Aaah, these recipes are awesome! And that smoking method... never heard of such a thing. Do you need to allow some air to the food or cover the whole area with foil?
 
For smoking to be effective you have to cover the pan tightly after you place the hot coal and pour a little bit of oil over it. The smoke from the coal gives the food a very unique flavor that I cannot describe. If you leave it open the smoke will escape and there will be no smokiness imparted to the food.

People who follow Indian food closely know about this smoking method. We also smoke raw marinated meat and then cook it. It is a specialty of the Moghulai cuisine which was influenced by the Moghuls (Muslim Kings) who ruled India decades ago.

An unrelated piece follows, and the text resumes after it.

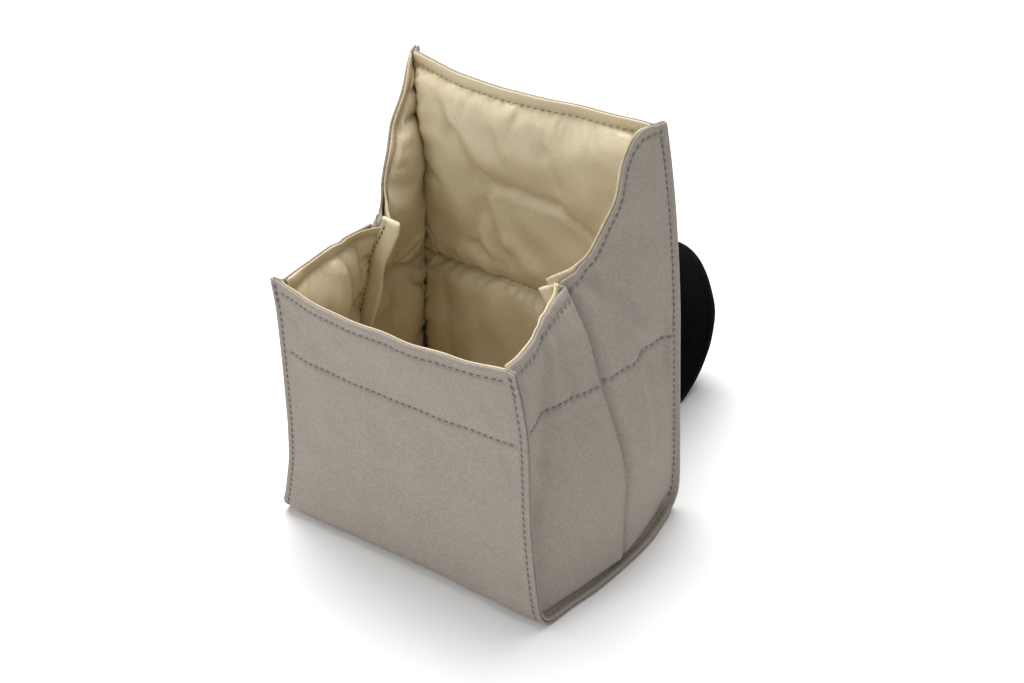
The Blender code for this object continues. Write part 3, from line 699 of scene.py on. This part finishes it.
def settle(face, faces, held, ground):
    """Cloth simulation of one padded panel of satin: the face is held along its stitched lines, grows by the
    gather, is pressed out from the padding, and buckles into puckers. Returns its places, moved no more than
    the cap and never behind the ground."""
    mesh = bpy.data.meshes.new("settling")
    mesh.from_pydata((face * SIMULATED_SCALE).tolist(), [], faces.tolist())
    cloth = bpy.data.objects.new("settling", mesh)
    scene.collection.objects.link(cloth)
    cloth.vertex_groups.new(name="held").add(np.flatnonzero(held).tolist(), 1.0, "REPLACE")
    modifier = cloth.modifiers.new("cloth", "CLOTH")
    settings = modifier.settings
    settings.quality = 3
    settings.mass = 0.03
    settings.tension_stiffness = 12
    settings.compression_stiffness = 12
    settings.shear_stiffness = 4
    settings.bending_stiffness = 0.25
    settings.air_damping = 2
    settings.vertex_group_mass = "held"
    settings.shrink_min = -GATHER
    settings.use_pressure = True
    settings.uniform_pressure_force = 4
    settings.effector_weights.gravity = 0
    modifier.point_cache.frame_start = 1
    modifier.point_cache.frame_end = LAST_FRAME
    for number in range(1, LAST_FRAME + 1):
        scene.frame_set(number)
    moved = np.empty(face.size, np.float32)
    settled = cloth.evaluated_get(bpy.context.evaluated_depsgraph_get())
    settled.data.vertices.foreach_get("co", moved)
    scene.frame_set(1)
    bpy.data.objects.remove(cloth)
    move = moved.reshape(-1, 3) / SIMULATED_SCALE - face
    reach = np.linalg.norm(move, axis=1, keepdims=True)
    move = move * MOST_MOVE * np.tanh(reach / MOST_MOVE) / (reach + 1e-9)
    placed = face + move
    inwards = face - ground
    deep = np.linalg.norm(inwards, axis=1, keepdims=True)
    inwards = inwards / deep
    above = np.sum((placed - ground) * inwards, axis=1, keepdims=True)
    return placed + inwards * np.clip(0.0006 - above, 0, None)


LINING_ROWS = 300
LINING_COLUMNS = 100
lining_stations = np.linspace(0, STRIP_LENGTH, LINING_ROWS + 1)
for line in SEWN_LINES:
    lining_stations[np.abs(lining_stations - line).argmin()] = line
lining_stations = lining_stations[:, None]
even = np.linspace(-1, 1, LINING_COLUMNS + 1)
lining_shares = np.sin(np.linspace(-pi / 2, pi / 2, LINING_COLUMNS + 1)) * 0.35 + even * 0.65
ROOM_AT_SIDE = 0.0004
halves = [half_width(lining_stations, hand) for hand in (-1, 1)]
lining_half = np.where(lining_shares < 0, *halves) - ROOM_AT_SIDE
lining_across = lining_half * lining_shares
lining_along = np.broadcast_to(lining_stations, lining_across.shape)
thickness = strip_loft(lining_along, lining_across)
lining_face = strip(lining_along, lining_across, LINING_INSET + thickness).reshape(-1, 3)
lining_ground = strip(lining_along, lining_across, LINING_INSET).reshape(-1, 3)
numbers = np.arange(lining_across.size).reshape(lining_across.shape)
stitched = np.zeros(lining_across.shape, bool)
stitched[:, [0, -1]] = True
stitched[lining_stations[:, 0] <= SEWN_LINES[0] + 1e-6] = True
stitched[lining_stations[:, 0] >= SEWN_LINES[3] - 1e-6] = True
for line in SEWN_LINES[1:3]:
    stitched[np.abs(lining_stations[:, 0] - line) < 1e-6] = True
lining_face = settle(lining_face, quads(numbers), stitched.ravel(), lining_ground)
lining_wrap = sheet_of_cloth(
    "wrap_lining",
    lining_face,
    quads(numbers),
    round_the_edge(numbers),
    TWILL,
    np.stack([lining_across, -lining_along], axis=-1).reshape(-1, 2),
    back=lining_ground,
    marks={"seam": within_lines(lining_along).ravel()},
)
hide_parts("lining_wrap")

# Folds of the side linings in millimetres: line from (y, z) to (y, z), half width, height, lean
SIDE_LINING_FOLDS = {
    ("front", -1): (
        (-8, 112, -11, 78, 2.4, -1.6, 0.0), (-20, 108, -22, 88, 6.0, 1.2, 0.0),
        (-20, 70, -18, 40, 5.0, 1.0, 0.0),
    ),
    ("rear", -1): (
        (20, 118, 30, 92, 5.0, 1.2, 0.0), (14, 104, 22, 84, 3.0, -1.0, 0.0), (30, 66, 26, 30, 5.0, 1.2, 0.0),
        (38, 140, 36, 110, 4.0, 0.8, 0.0),
    ),
    ("front", 1): ((-20, 108, -22, 60, 6.0, 0.8, 0.0),),
    ("rear", 1): ((20, 118, 30, 92, 5.0, 0.8, 0.0),),
}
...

Again this is an optional step so if you are concerned about using coal or skeptical in any way you can skip it. Since this is the way I make them at home I wanted to share that little tidbit.
 
I've never eaten Lamb, but now I will be trying it.
What is a "cooling raitas" ?

AllenMI is right on with his explanation of a raita. And by "cooling raita" I meant that the fact that a yoghurt raita can help put out the fire present within some Indian dishes (especially when combined with cucumber and fresh green herbs (mint and coriander especially) as Ishbel shows. Try banana and coconut as well, its delicious.

Also serve the raita nice and cold, helps create a contrast not only by tempering the chilli but also acting as the counterpoint to a generally high-temperature curry dish.
 
I cook with Yogurt as well quite a lot. Sometimes instead of using sour cream in some recipes, I use yogurt. Thanks Yakuta for the yogurt recipe, from now on I will make my own.
Here is a chicken and yogurt recipe that goes down very well here.
3 cups Yogurt
6 tablespoons dijon mustard
2 teaspoons minced garlic
3 teaspoons ground ginger
pepper, to taste
6 chicken thighs

Mix together the yogurt, mustard, garlic, ginger, and pepper. Spread the mixture on the chicken, rubbing it in. Place in a baking dish, cover, and let marinate for at least 2 hours.
Bake the chicken, uncovered, for 1 hour or until it is brown.